* [Directions] Could you write out the opening lines of the data, word for word, stopping after the line that contains "# +X towards"?

* [Provided material]
::::

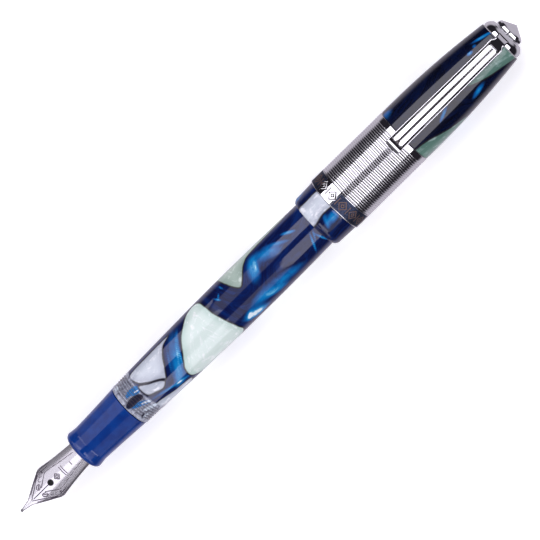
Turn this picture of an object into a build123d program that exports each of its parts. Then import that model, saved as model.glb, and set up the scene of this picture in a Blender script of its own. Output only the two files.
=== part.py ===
from build123d import *
from math import cos, radians, sqrt
import os

# A cartridge and converter fountain pen, lying down, with its cap posted on the barrel's back.
# Every drawing below is made along X from the nib's point (x = 0) to the finial (x = pen_length),
# with the pen's axis at r = 0, and moved to the row frame when it is written.
# Row frame: origin under the middle of the pen, at the height of the band's lowest line,
# +X towards the finial, +Z up, with the nib's face and the clip on top.

# overall
pen_length = 160.0
band_r = 7.38            # metal band of the cap, the fattest part of the pen
running = 0.05           # radial play of parts that turn or slide in each other
touch_gap = 0.01         # between faces that would otherwise only just touch
beyond = 12.0            # size of a cutting block, larger than anything it cuts

# nib and feed
tip_r = 0.36             # pellet at the point
tip_z = 0.75             # its height above the pen's axis
nib_thick = 0.35
nib_mouth_x = 20.6       # where the nib meets the round bore of its housing
nib_tail_r = 3.55        # outside of the nib's tail, held in the housing
nib_tail_end = 29.5
nib_front_r = 6.3        # radius of the nib's sheet at the point: nearly flat
nib_crown_front = 1.05   # height of the nib's top line over the axis, at the point
nib_tail_angle = 100.0   # half the angle that the tail wraps
nib_lowest = -1.2        # the nib's sheet is trimmed below this height
breather_x = 10.3
breather_r = 0.65
slit_width = 0.12
# half outline of the nib from above: flanks, round shoulder, waist
nib_point = (0.45, 0.2)
nib_flank = (3.2, 0.72)
nib_flank_end = (8.6, 3.75)
nib_shoulder_via = (9.3, 4.16)
nib_shoulder = (10.2, 4.3)
nib_waist_via = (14.4, 3.72)
nib_mouth_half = 3.25
feed_end = 30.6
feed_front = 4.4
feed_gap = 0.04          # under the nib's sheet
feed_front_z = 0.25      # underside of the feed at its front
feed_throat = (8.5, -1.5)
feed_heel_x = 19.1
feed_heel_z = -3.3
feed_front_half = 0.6    # half widths from above
feed_wide_x = 10.5
feed_wide_half = 2.6
feed_back_half = 2.95
feed_channel_width = 0.7
feed_channel_floor = 2.6
fin_first = 9.2
fin_pitch = 0.85
fin_slot = 0.35
fin_root_z = -1.0
fin_count = 12

# grip
grip_front = 20.2
grip_lip_r = 4.35
grip_lip_via = (20.5, 4.95)
grip_bead_x = 21.2
grip_bead_r = 5.18
grip_bead_via = (22.0, 5.08)
grip_neck_x = 23.2
grip_neck_r = 4.95
grip_waist_via = (29.5, 5.2)
grip_back = 35.85
grip_back_r = 5.53
grip_bore_r = 4.1
housing_r = 4.08
housing_front = 20.7
housing_wall = 31.2      # floor of the bore that takes nib and feed
housing_back = 33.3
nipple_r = 1.2
nipple_bore_r = 0.6
nipple_end = 39.6
nipple_chamfer = 0.25

# threaded bush and seal
bush_front = 33.45
bush_spigot_r = grip_bore_r - running
bush_shoulder = 36.0
bush_r = 4.35            # crest of the thread that screws into the barrel
bush_end = 44.0
bush_bore_r = 3.5
grip_thread_start = 37.4
grip_thread_pitch = 0.75
grip_thread_turns = 8
grip_thread_depth = 0.28
thread_runout = 0.3
seal_wire_r = 0.35

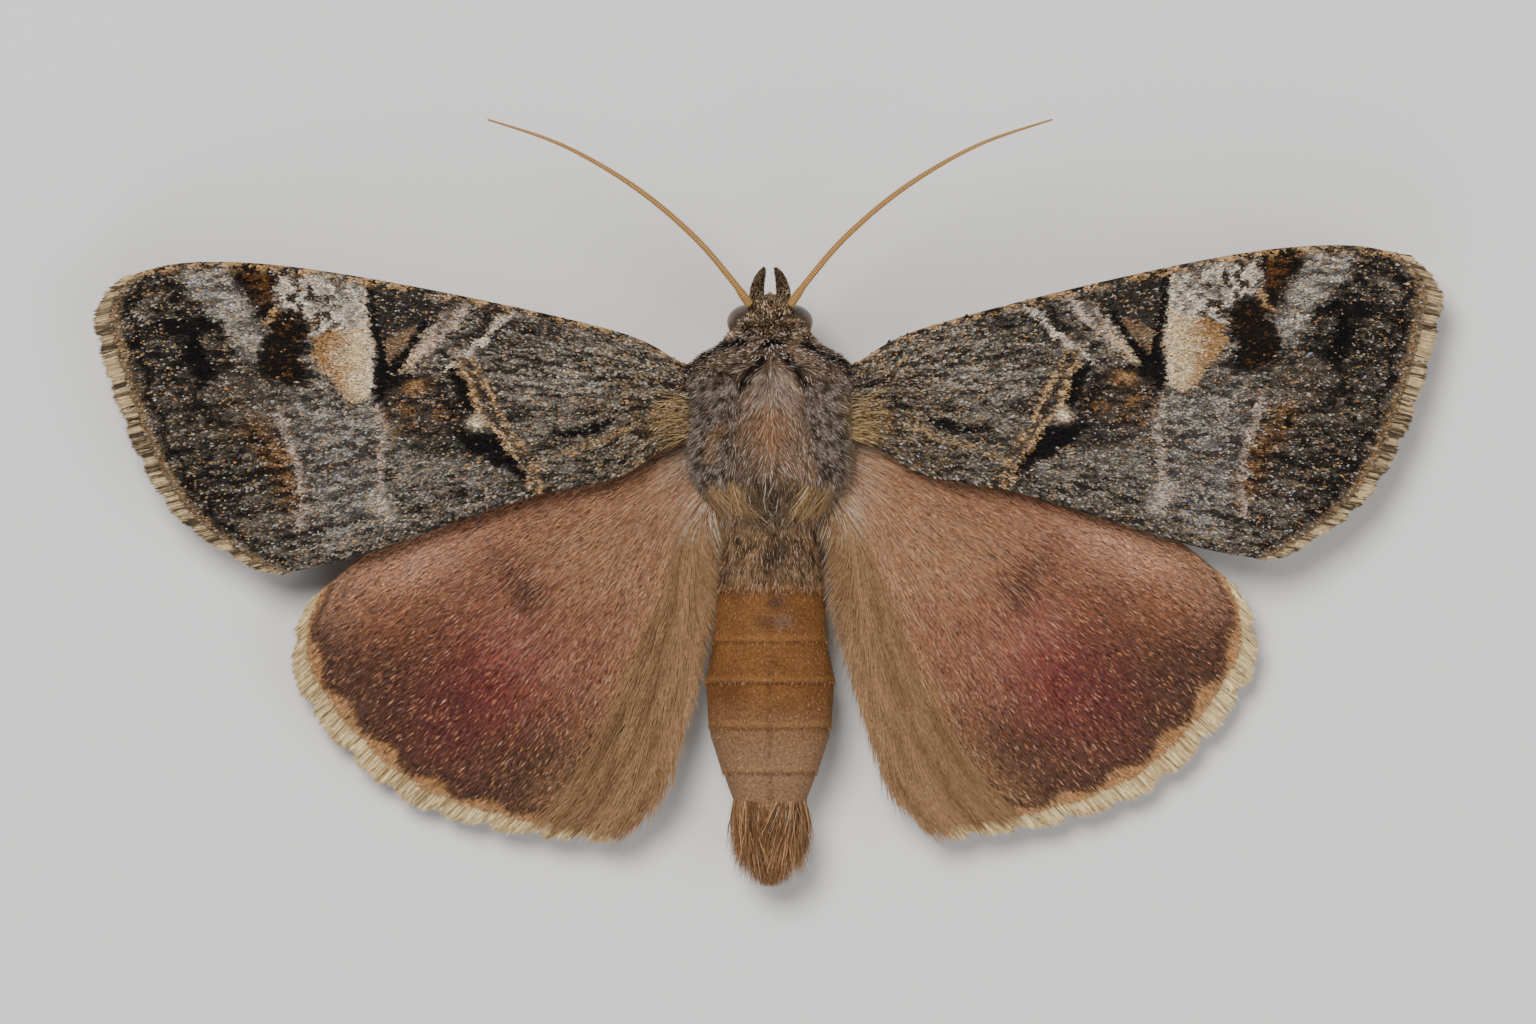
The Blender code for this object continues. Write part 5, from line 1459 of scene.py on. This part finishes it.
def tail_brush(material):
    """A broad flat brush, with a dark line of painted shade along the middle of its top for the parting."""
    rng = np.random.default_rng(25)
    y, angle = body_spots(8.7, 10.45, COUNTS["tail_tufts"], rng)
    x = body_point(y, angle)[:, 0]
    reach = np.minimum(rng.uniform(0.9, 1.7, len(y)), TAIL_END_Y - y)
    colour = speckled(body_colour(y + 0.7, angle), rng, 0.08, 0.12, srgb(206, 176, 140), spread=0.28)
    # Painted shade: the parting is not shaped. The middle of the top is only darkened where the hair would
    # part.
    part = smooth(0.12, 0.0, np.abs(x)) * (np.sin(angle) > 0)
    colour = mix(colour, srgb(70, 46, 30) * np.ones_like(colour), part * 0.7)
    flare = 0.16 + 0.5 * np.abs(np.cos(angle)) * smooth(10.5, 9.9, y)
    width = rng.uniform(0.028, 0.048, len(y))
    rise = flare * rng.uniform(0.6, 1.3, len(y))
    coat("tail_brush", y, angle, reach, width, rise, 1.0, 0.0, colour, material,
         rng, 0.24, 2)


def speckled_scales(count, rng, cream_share=0.26):
    """Cream, brown and dark scale colours for face, palps and legs."""
    draw = rng.random(count)
    colour = mix(srgb(46, 34, 24), srgb(104, 80, 58), rng.random(count))
    cream = draw < cream_share
    colour[cream] = mix(srgb(130, 102, 74), srgb(202, 176, 142), rng.random(cream.sum()))
    colour[draw > 0.82] = srgb(24, 17, 12)
    return colour


def head_coat(material):
    """Small overlapping speckled scales over crown, face and cheeks, with a little hair on the brow."""
    rng = np.random.default_rng(26)
    y, angle = body_spots(-6.21, -5.3, COUNTS["head_scales"], rng)
    place = body_point(y, angle)
    clear = np.minimum.reduce(
        [np.linalg.norm((place - np.array([sx * EYE_CENTRE_X, EYE_DOME_Y, EYE_CENTRE_Z])) / EYE_RADII, axis=1)
         for sx in (1, -1)]
    )
    keep = clear > 0.98
    y, angle, place = y[keep], angle[keep], place[keep]
    count = len(y)
    out = body_normal(y, angle)
    front = unit(body_point(y - 0.05, angle) - place)
    aside = np.cross(front, out)
    ahead = front * np.where(y < -5.55, 1.0, -0.6)[:, None] + aside * rng.normal(0, 0.5, count)[:, None]
    ahead += out * rng.uniform(0.1, 0.5, count)[:, None]
    ahead, out = laid(ahead, out)
    obj = flat_scales("head_scales", place, ahead, out, rng.uniform(0.12, 0.22, count),
                      rng.uniform(0.035, 0.055, count), speckled_scales(count, rng), body_uv(y, angle),
                      rng.uniform(0.01, 0.05, count), 0.65)
    dress(obj, material)
    y, angle = body_spots(-6.21, -5.85, COUNTS["brow_tufts"], rng, (0.1, math.pi - 0.1))
    colour = speckled_scales(len(y), rng)
    coat("brow_hair", y, angle, rng.uniform(0.12, 0.24, len(y)), rng.uniform(0.028, 0.042, len(y)),
         rng.uniform(0.3, 0.8, len(y)), -1.0, 0.0, colour, material, rng)


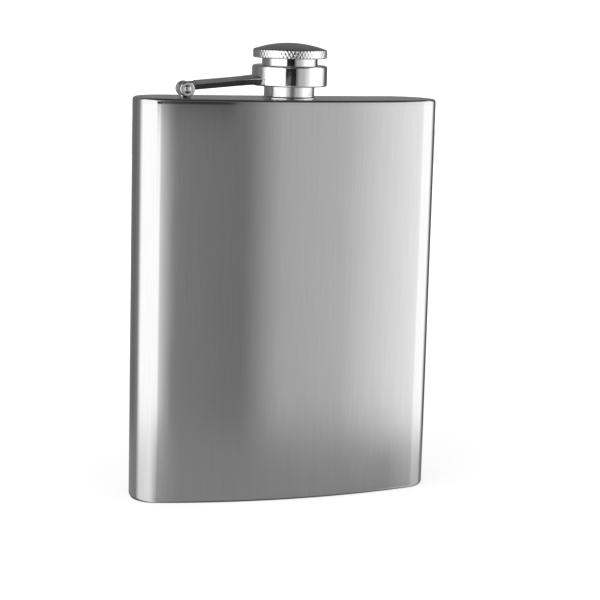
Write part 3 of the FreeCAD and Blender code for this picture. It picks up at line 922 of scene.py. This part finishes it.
def lit_paper(shade):
    """Seamless paper: matt, with a glow that grows away from the flask until the paper is white."""
    material, tree = new_material("seamless_studio_paper")
    dim_within, white_beyond, dimmest = 0.1, 0.4, 0.74
    where = place(tree, "ShaderNodeTexCoord")
    away = place(tree, "ShaderNodeVectorMath", {0: where.outputs["Object"]}, operation="LENGTH")
    glow = place(tree, "ShaderNodeMapRange", {"Value": away.outputs["Value"], "From Min": dim_within,
                                              "From Max": white_beyond, "To Min": dimmest,
                                              "To Max": 1.0}, interpolation_type="SMOOTHSTEP")
    lamp = place(tree, "ShaderNodeEmission", {"Color": (*shade, 1.0), "Strength": glow.outputs[0]})
    matt = place(tree, "ShaderNodeBsdfDiffuse", {"Color": (0.25, 0.25, 0.25, 1.0)})
    both = place(tree, "ShaderNodeAddShader", {0: lamp.outputs[0], 1: matt.outputs[0]})
    finish_material(tree, both)
    return material


def contact_shade(half_width, half_depth):
    """Dark patch that only reflections see, where the flask keeps light off the table."""
    material, tree = new_material("shade_under_the_flask")
    full_within, gone_beyond = 0.97, 1.07
    where = place(tree, "ShaderNodeTexCoord")
    squeeze = (1 / half_width, 1 / half_depth, 0.0)
    flat = place(tree, "ShaderNodeVectorMath", {0: where.outputs["Object"], 1: squeeze},
                 operation="MULTIPLY")
    away = place(tree, "ShaderNodeVectorMath", {0: flat.outputs[0]}, operation="LENGTH")
    clear = place(tree, "ShaderNodeMapRange", {"Value": away.outputs["Value"], "From Min": full_within,
                                               "From Max": gone_beyond},
                  interpolation_type="SMOOTHSTEP")
    dark = place(tree, "ShaderNodeEmission", {"Color": (0.1, 0.1, 0.1, 1.0), "Strength": 1.0})
    nothing = place(tree, "ShaderNodeBsdfTransparent")
    both = place(tree, "ShaderNodeMixShader", {0: clear.outputs[0], 1: dark.outputs[0],
                                               2: nothing.outputs[0]})
    finish_material(tree, both)
    profile = np.array([(0.0001, -0.05 * MM), (2 * half_width, -0.05 * MM)])
    made = studio_surface("contact_shade", lathe(profile, 48), material)
    made.visible_camera = False
    made.visible_glossy = True
    return made


def overhead_light():
    """Wide, soft light from above, kept out of the steel's reflections."""
    data = bpy.data.lights.new("overhead", "SUN")
    data.angle = math.radians(70)
    data.energy = 2.6
    lamp = add_object("overhead", data)
    lamp.rotation_euler = (math.radians(14), math.radians(-10), 0)
    lamp.visible_glossy = False


# ---- operators ----

class FLASK_OT_vessel(bpy.types.Operator):
    """Make the wrap, the lid and the base of the vessel"""
    bl_idname = "flask.vessel"
    bl_label = "Vessel"

    def execute(self, context):
        s = context.scene.flask_vessel
        sheet = brushed_sheet(context.scene.flask_finishes)
        lid = satin_lid(context.scene.flask_finishes)
        piece("vessel_wrap", [(wrap_shell(s), True)], "flask", ["body_wrap"], sheet)
        piece("vessel_lid", [(lid_shell(s), True)], "flask", ["top_plate"], lid)
        piece("vessel_base", [(base_shell(s), False)], "flask", ["base_plate"], sheet)
        return {"FINISHED"}


class FLASK_OT_neck(bpy.types.Operator):
    """Make the threaded neck"""
    bl_idname = "flask.neck"
    bl_label = "Neck"

    def execute(self, context):
        s = context.scene.flask_neck
        steel = polished_turning("buffed_turned_stainless", context.scene.flask_finishes, 0.17, 0.23)
        piece("threaded_neck", [(neck_shell(s, context.scene.flask_vessel.plate), True)],
              "flask", ["neck"], steel)
        return {"FINISHED"}


class FLASK_OT_hinge(bpy.types.Operator):
    """Make the hinge post and the riveted pin"""
    bl_idname = "flask.hinge"
    bl_label = "Hinge"

    def execute(self, context):
        s = context.scene.flask_hinge
        steel = tumbled_casting(context.scene.flask_finishes)
        foot = post_foot_shell(s, context.scene.flask_vessel.plate)
        piece("hinge_knuckle", [(knuckle_shell(s), False), (foot, False)],
              "flask", ["hinge_post"], steel)
        piece("riveted_pin", [(pin_shell(s), False)], "arm", ["hinge_pin"], steel)
        return {"FINISHED"}


class FLASK_OT_arm(bpy.types.Operator):
    """Make the forked arm that carries the collar"""
    bl_idname = "flask.arm"
    bl_label = "Arm"

    def execute(self, context):
        s = context.scene.flask_hinge
        cap = context.scene.flask_cap
        steel = tumbled_casting(context.scene.flask_finishes)
        shells = [(bar_shell(s, cap.collar, cap.collar_bottom), False)]
        for side in (-1, 1):
            shells += [(tine_shell(s, side), False), (eye_shell(s, side), False)]
        piece("forked_arm", shells, "arm", ["cap_arm"], steel)
        return {"FINISHED"}


class FLASK_OT_cap(bpy.types.Operator):
    """Make the collar, the threaded skirt, the gasket and the knurled knob"""
    bl_idname = "flask.cap"
    bl_label = "Cap"

    def execute(self, context):
        s = context.scene.flask_cap
        colours = context.scene.flask_finishes
        polished = polished_turning("mirror_polished_stainless", colours, 0.04, 0.08)
        piece("captive_collar", [(collar_shell(s), True)], "arm", ["cap_collar"],
              polished)
        piece("threaded_skirt", [(skirt_shell(s, context.scene.flask_neck.pitch), True)],
              "cap", ["cap_skirt"], polished)
        low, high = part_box("cap_gasket")
        piece("sealing_gasket", [(gasket_shell(low.z, high.z, high.x), False)], "seal",
              ["cap_gasket"], silicone(colours))
        piece("knurled_knob", [(knob_shell(s), False)], "cap", ["cap_knob"],
              knurled_turning(colours, s.skirt_top + s.band - 0.2 * MM), crease=60)
        return {"FINISHED"}


class FLASK_OT_stage(bpy.types.Operator):
    """Make the floor, the light, the surroundings that the steel mirrors, and the camera"""
    bl_idname = "flask.stage"
    bl_label = "Studio"

    def execute(self, context):
        s = context.scene.flask_stage
        vessel = context.scene.flask_vessel
        studio_surface("seamless_floor", cove(), lit_paper(context.scene.flask_finishes.floor))
        contact_shade(vessel.half_width, vessel.half_depth)
        overhead_light()
        context.scene.world = studio_world(s.strength)
        context.scene.camera = studio_camera(s)
        context.scene.view_settings.view_transform = "Standard"
        return {"FINISHED"}


class FLASK_PT_panel(bpy.types.Panel):
    """Buttons for each group of pieces, in the order they are made"""
    bl_idname = "FLASK_PT_panel"
    bl_label = "Hip flask"
    bl_space_type = "VIEW_3D"
    bl_region_type = "UI"
    bl_category = "Flask"

    def draw(self, context):
        for operator in OPERATORS:
            self.layout.operator(operator.bl_idname)
        for name in GROUPS:
            box = self.layout.box()
            box.label(text=name.removeprefix("flask_").capitalize())
            group = getattr(context.scene, name)
            for prop in group.__annotations__:
                box.prop(group, prop)


GROUPS = {
    "flask_vessel": VesselSizes,
    "flask_neck": NeckSizes,
    "flask_hinge": HingeSizes,
    "flask_cap": CapSizes,
    "flask_finishes": Finishes,
    "flask_stage": StageSettings,
}
OPERATORS = [FLASK_OT_vessel, FLASK_OT_neck, FLASK_OT_hinge, FLASK_OT_arm, FLASK_OT_cap,
             FLASK_OT_stage]


def register():
    for name, group in GROUPS.items():
        bpy.utils.register_class(group)
        setattr(bpy.types.Scene, name, PointerProperty(type=group))
    for operator in OPERATORS:
        bpy.utils.register_class(operator)
    bpy.utils.register_class(FLASK_PT_panel)


def unregister():
    bpy.utils.unregister_class(FLASK_PT_panel)
    for operator in reversed(OPERATORS):
        bpy.utils.unregister_class(operator)
    for name, group in GROUPS.items():
        delattr(bpy.types.Scene, name)
        bpy.utils.unregister_class(group)


def main():
    register()
    bpy.ops.flask.stage()
    bpy.ops.flask.vessel()
    bpy.ops.flask.neck()
    bpy.ops.flask.hinge()
    bpy.ops.flask.arm()
    bpy.ops.flask.cap()


if __name__ == "__main__":
    main()
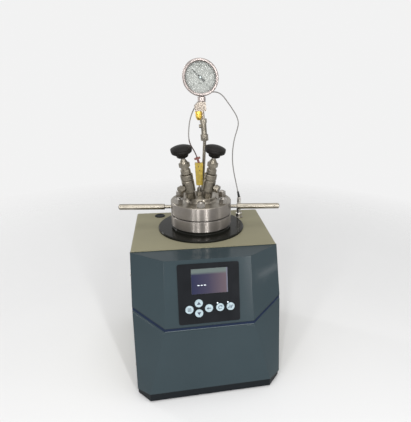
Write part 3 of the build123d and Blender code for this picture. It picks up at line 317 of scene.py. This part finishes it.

::::

* [Full response]
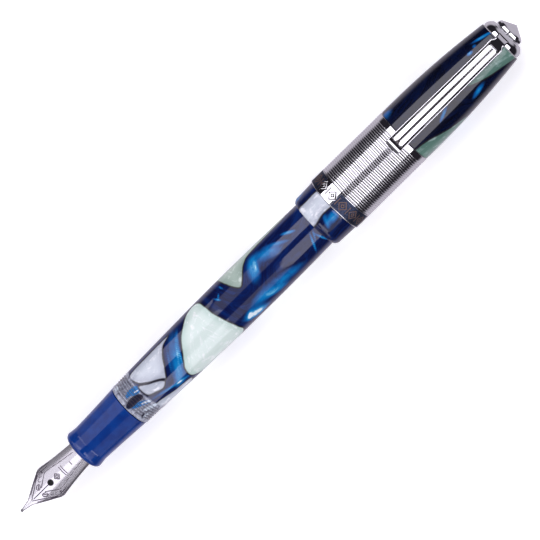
Turn this picture of an object into a build123d program that exports each of its parts. Then import that model, saved as model.glb, and set up the scene of this picture in a Blender script of its own. Output only the two files.
=== part.py ===
from build123d import *
from math import cos, radians, sqrt
import os

# A cartridge and converter fountain pen, lying down, with its cap posted on the barrel's back.
# Every drawing below is made along X from the nib's point (x = 0) to the finial (x = pen_length),
# with the pen's axis at r = 0, and moved to the row frame when it is written.
# Row frame: origin under the middle of the pen, at the height of the band's lowest line,
# +X towards the finial, +Z up, with the nib's face and the clip on top.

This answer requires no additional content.